Robert Hohman, CEO and Co-Founder of Glassdoor, said: “Companies that get in front of this issue will have a disproportionate advantage to hiring quality employees.”
If something as simple as paying someone what they deserve to be paid because of their skills and experience can help companies retain the top talent, why would anyone discriminate based on their gender?
The shift in corporate culture because of the ever-so-eager to share employees opens the floor for people to speak freely on the issue. Companies need to start doing the right thing again.
Because a mother explains that a year gap in employment was due to caring for a newborn, doesn’t mean she wasn’t continuing her education, or networking during that time and it definitely does not mean the company can offer anything below a deserving salary for the position. It’s not a feminist stance, it’s general human rights.
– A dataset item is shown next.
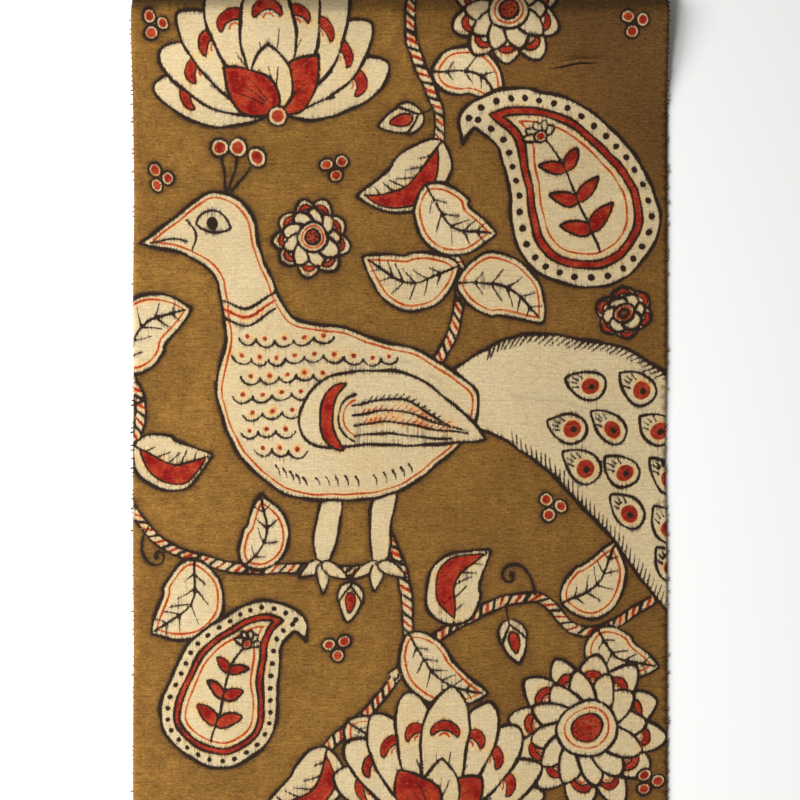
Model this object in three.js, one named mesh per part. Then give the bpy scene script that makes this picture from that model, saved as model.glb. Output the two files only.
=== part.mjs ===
// A cut length of kalamkari: one sheet of coarse handwoven cotton that lies face up on a
// flat surface, with its head end towards +Y. Millimetres, +Z up. The origin is in the
// middle of the length, on the surface that it lies on.
//
// The sheet touches the surface almost everywhere. Near its head it rises in one roll
// that runs from side to side and then drops to the head edge. A few low swells and
// two pinched creases lift it a little elsewhere. Its four edges are plain cuts.
import * as THREE from "three";

// The cut length as it lies
const CLOTH_WIDTH = 120;
const CLOTH_LENGTH = 183;
const CLOTH_THICKNESS = 1;

// The steps of its mesh. The rows are closer together where the head end is rolled.
const COLUMNS = 32;
const HEAD_ROWS = 26;
const BODY_ROWS = 34;
const HEAD_ZONE = 30;

// The roll at the head: how far in from the head edge its crest runs, how high it is, and
// how far the cloth takes to come down again behind the crest. Before the crest it turns
// down late: a turn above 1 makes the drop steeper towards the head edge.
const ROLL_INSET = 6.8;
const ROLL_HEIGHT = 3.8;
const ROLL_FALL = 22;
const ROLL_TURN = 1.5;
// Its crest wanders in and out in a wave from side to side, and its height varies in a
// shorter one. Each wave has its phase in the middle of the cloth, in radians.
const ROLL_WAVELENGTH = 94;
const ROLL_WANDER = 0.9;
const WANDER_PHASE = 0.6;
const ROLL_UNEVENNESS = 0.5;
const UNEVENNESS_RATE = 1.7;
const UNEVENNESS_PHASE = -0.9;

// Low swells, each an oval that rises smoothly from the surface
const SWELLS = [
  { x: -24, y: 12, reachX: 26, reachY: 34, height: 0.9 },
  { x: 33, y: -17, reachX: 22, reachY: 30, height: 0.7 },
  { x: -38, y: -60, reachX: 17, reachY: 24, height: 0.6 },
  { x: 22, y: 47, reachX: 28, reachY: 17, height: 0.8 },
  { x: 14, y: -68, reachX: 24, reachY: 15, height: 0.5 },
];

// Pinched creases, each a low ridge that runs out to nothing at both ends
const CREASES = [
  { x: 39.7, y: 76.2, length: 15, width: 3, height: 0.6, turn: 7 },
  { x: 30, y: 69.2, length: 9, width: 2.8, height: 0.35, turn: 17 },
];

// How far the cut edges wander inwards from straight. Each edge has two waves along it,
// and a phase of its own for the first. The second starts a few times further on.
const CUT_WANDER = 0.45;
const CUT_WAVES = [5, 11];
const CUT_SECOND_PHASE = 2.3;
const CUT_PHASES = { left: 1.1, right: 2.7, foot: 0.4, head: 3.6 };

// How far apart the two heights are measured that give a slope, each way from its point
const SLOPE_STEP = 0.2;

const COTTON_COLOUR = 0x9b7440;
const COTTON_ROUGHNESS = 0.95;

// A smooth rise from 0 to 1 as share goes from 0 to 1.
function eased(share) {
  const s = THREE.MathUtils.clamp(share, 0, 1);
  return s * s * (3 - 2 * s);
}

// A smooth hump: 1 in the middle and 0 from a distance of 1 outwards.
function hump(distance) {
  const inside = Math.max(0, 1 - distance * distance);
  return inside * inside;
}

// How high the roll lifts the underside at a point.
function rollHeight(x, y) {
  const phase = (2 * Math.PI * x) / ROLL_WAVELENGTH;
  const inset = ROLL_INSET + ROLL_WANDER * Math.sin(phase + WANDER_PHASE);
  const unevenness = Math.sin(UNEVENNESS_RATE * phase + UNEVENNESS_PHASE);
  const height = ROLL_HEIGHT + ROLL_UNEVENNESS * unevenness;
  const fromHead = CLOTH_LENGTH / 2 - y;
  const dropped = eased(Math.max(0, 1 - fromHead / inset) ** ROLL_TURN);
  const fallen = eased((fromHead - inset) / ROLL_FALL);
  return height * (1 - (fromHead < inset ? dropped : fallen));
}

function swellHeight(x, y) {
  const lifts = SWELLS.map(
    (s) => s.height * hump(Math.hypot((x - s.x) / s.reachX, (y - s.y) / s.reachY)),
  );
  return lifts.reduce((sum, lift) => sum + lift, 0);
}

function creaseHeight(x, y) {
  const lifts = CREASES.map((c) => {
    const turn = THREE.MathUtils.degToRad(c.turn);
    const along = (x - c.x) * Math.cos(turn) + (y - c.y) * Math.sin(turn);
    const across = (y - c.y) * Math.cos(turn) - (x - c.x) * Math.sin(turn);
    return c.height * hump((2 * along) / c.length) * hump((2 * across) / c.width);
  });
  return lifts.reduce((sum, lift) => sum + lift, 0);
}

// The height of the underside above the surface.
function underside(x, y) {
  return rollHeight(x, y) + swellHeight(x, y) + creaseHeight(x, y);
}

// The upward direction square to the sheet at a point.
function sheetNormal(x, y) {
  const span = 2 * SLOPE_STEP;
  const slopeX = (underside(x + SLOPE_STEP, y) - underside(x - SLOPE_STEP, y)) / span;
  const slopeY = (underside(x, y + SLOPE_STEP) - underside(x, y - SLOPE_STEP)) / span;
  return new THREE.Vector3(-slopeX, -slopeY, 1).normalize();
}

// How far a row of the mesh lies from the foot edge, for a share of the rows from 0 to 1.
function rowPlace(share) {
  const rows = share * (HEAD_ROWS + BODY_ROWS);
  const bodyLength = CLOTH_LENGTH - HEAD_ZONE;
  return rows <= BODY_ROWS
    ? (rows / BODY_ROWS) * bodyLength
    : bodyLength + ((rows - BODY_ROWS) / HEAD_ROWS) * HEAD_ZONE;
}

// How far an edge is cut in at a share of its length. It is 0 at the corners.
function cutIn(share, phase) {
  const [slow, quick] = CUT_WAVES;
  const wander =
    Math.sin(slow * share + phase) * Math.sin(quick * share + CUT_SECOND_PHASE * phase);
  return CUT_WANDER * wander * wander * hump(2 * share - 1);
}

// Moves a point of the plain rectangle inwards to the wandering cut edges.
function insideCuts(x, y) {
  const shareX = x / CLOTH_WIDTH + 0.5;
  const shareY = y / CLOTH_LENGTH + 0.5;
  const left = cutIn(shareY, CUT_PHASES.left) * (1 - shareX);
  const right = cutIn(shareY, CUT_PHASES.right) * shareX;
  const foot = cutIn(shareX, CUT_PHASES.foot) * (1 - shareY);
  const head = cutIn(shareX, CUT_PHASES.head) * shareY;
  return [x + left - right, y + foot - head];
}

// The whole cloth: a flat slab with the cloth's rows and columns, laid over its folds.
function makeCloth() {
  const slab = new THREE.BoxGeometry(
    CLOTH_WIDTH,
    CLOTH_LENGTH,
    CLOTH_THICKNESS,
    COLUMNS,
    HEAD_ROWS + BODY_ROWS,
    1,
  );
  slab.deleteAttribute("normal");
  slab.deleteAttribute("uv");
  const points = slab.getAttribute("position");
  for (let i = 0; i < points.count; i += 1) {
    const row = rowPlace(points.getY(i) / CLOTH_LENGTH + 0.5) - CLOTH_LENGTH / 2;
    const [x, y] = insideCuts(points.getX(i), row);
    const place = new THREE.Vector3(x, y, underside(x, y));
    if (points.getZ(i) > 0) {
      place.addScaledVector(sheetNormal(x, y), CLOTH_THICKNESS);
    }
    points.setXYZ(i, place.x, place.y, place.z);
  }
  const cotton = new THREE.MeshStandardMaterial({
    color: COTTON_COLOUR,
    roughness: COTTON_ROUGHNESS,
    metalness: 0,
  });
  const cloth = new THREE.Mesh(slab, cotton);
  cloth.name = "cloth";
  return cloth;
}

const part = new THREE.Group();
part.name = "kalamkari_cloth";
part.add(makeCloth());

export default part;
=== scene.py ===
import math
from dataclasses import dataclass

import bpy
import numpy as np
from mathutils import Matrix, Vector
from mathutils.geometry import delaunay_2d_cdt


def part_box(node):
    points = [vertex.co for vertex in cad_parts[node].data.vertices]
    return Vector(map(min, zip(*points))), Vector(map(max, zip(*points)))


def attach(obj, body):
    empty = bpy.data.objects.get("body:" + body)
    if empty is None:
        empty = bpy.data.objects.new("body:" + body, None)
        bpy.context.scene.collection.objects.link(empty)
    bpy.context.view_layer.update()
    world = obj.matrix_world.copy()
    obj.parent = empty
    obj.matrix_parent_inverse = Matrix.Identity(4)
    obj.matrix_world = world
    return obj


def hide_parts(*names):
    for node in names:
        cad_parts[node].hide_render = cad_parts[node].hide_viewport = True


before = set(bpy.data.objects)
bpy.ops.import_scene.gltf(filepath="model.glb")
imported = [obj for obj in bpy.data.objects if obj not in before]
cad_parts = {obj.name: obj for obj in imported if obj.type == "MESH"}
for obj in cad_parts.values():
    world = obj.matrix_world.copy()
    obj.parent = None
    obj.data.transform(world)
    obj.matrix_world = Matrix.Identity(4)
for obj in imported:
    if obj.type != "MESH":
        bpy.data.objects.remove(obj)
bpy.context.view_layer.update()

# Sizes on the cloth, in millimetres
MM = 0.001
low_corner, high_corner = (np.array(corner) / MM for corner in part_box("cloth"))
WIDTH, LENGTH = (round(float(side)) for side in (high_corner - low_corner)[:2])
THICKNESS = 0.6
# From one end of the weave to the next, across the cloth, and from one pick to the next
END_PITCH = 0.854
PICK_PITCH = 1.01
# Pen lines, and how far inside a figure's outline its orange line runs
BOLD = 0.72
MEDIUM = 0.56
FINE = 0.46
ECHO = 1.3


# How the cloth lies: its underside's height over the surface

# The roll at the head: its crest's distance from the head edge, its height, and how far
# the cloth takes to come down behind it. Before the crest it turns down late, more so
# the higher the turn. The crest wanders and varies in height, at rates and phases of
# the wavelength.
ROLL_INSET = 6.8
ROLL_HEIGHT = 3.8
ROLL_FALL = 22.0
ROLL_TURN = 1.5
ROLL_WAVELENGTH = 94.0
ROLL_WANDER = 0.9
WANDER_PHASE = 0.6
ROLL_UNEVENNESS = 0.5
UNEVENNESS_RATE = 1.7
UNEVENNESS_PHASE = -0.9

# Low swells: middle, reach along x and y, height
SWELLS = (
    (-24, 12, 26, 34, 0.9),
    (33, -17, 22, 30, 0.7),
    (-38, -60, 17, 24, 0.6),
    (22, 47, 28, 17, 0.8),
    (14, -68, 24, 15, 0.5),
)

# Soft creases: middle, length, width, height, turn in degrees
CREASES = (
    (39.7, 76.2, 15, 3.0, 0.55, 7),
    (30.0, 69.2, 9, 2.8, 0.35, 17),
    (-52.0, 87.4, 22, 3.4, 0.45, 8),
    (52.0, 46.5, 15, 3.0, 0.40, 10),
    (-38.0, 53.6, 9, 3.2, 0.28, -14),
    (10.0, 80.2, 34, 5.0, 0.35, -3),
    (-26.0, 77.0, 26, 4.2, 0.22, 3),
    (-34.0, 88.3, 46, 1.9, 0.20, 2),
    (24.0, 88.0, 40, 1.7, 0.16, -2),
    (-2.0, 86.6, 52, 1.6, 0.12, 1),
    (44.0, 86.4, 28, 1.8, 0.14, 3),
)

# The sharp crease under the first of them, pressed into the drawn face: where it runs, how
# deep its groove is and how wide, and the lip that stands up along its head side
PINCH = ((33.0, 74.1), (36.4, 74.6), (38.8, 75.1), (40.6, 75.4), (42.6, 75.35), (45.1, 75.7))
PINCH_DEPTH = 0.50
PINCH_WIDTH = 0.74
LIP_HEIGHT = 0.42
LIP_WIDTH = 1.2
PINCH_TAPER = 0.4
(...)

While you won’t find me picketing outside the Congress Building on this issue; I do think proper education on the issue is needed. Teaching emerging generations about equal rights in the workplace and the power of salary negotiation will provide them the tools they need to make an informed argument when discussing these topics in the future. Here’s the thing: We’re not asking for more (as women), we’re simply asking for the same.
I will end with a story Hillary Clinton shared during the Glassdoor roundtable. (And I am paraphrasing here.)
“I was out on the campaign trail and a young girl asked, ‘if you’re elected girl president, will you be paid the same as the boy president?’”
Because I want to have hope for future generations, it’s time to start talking!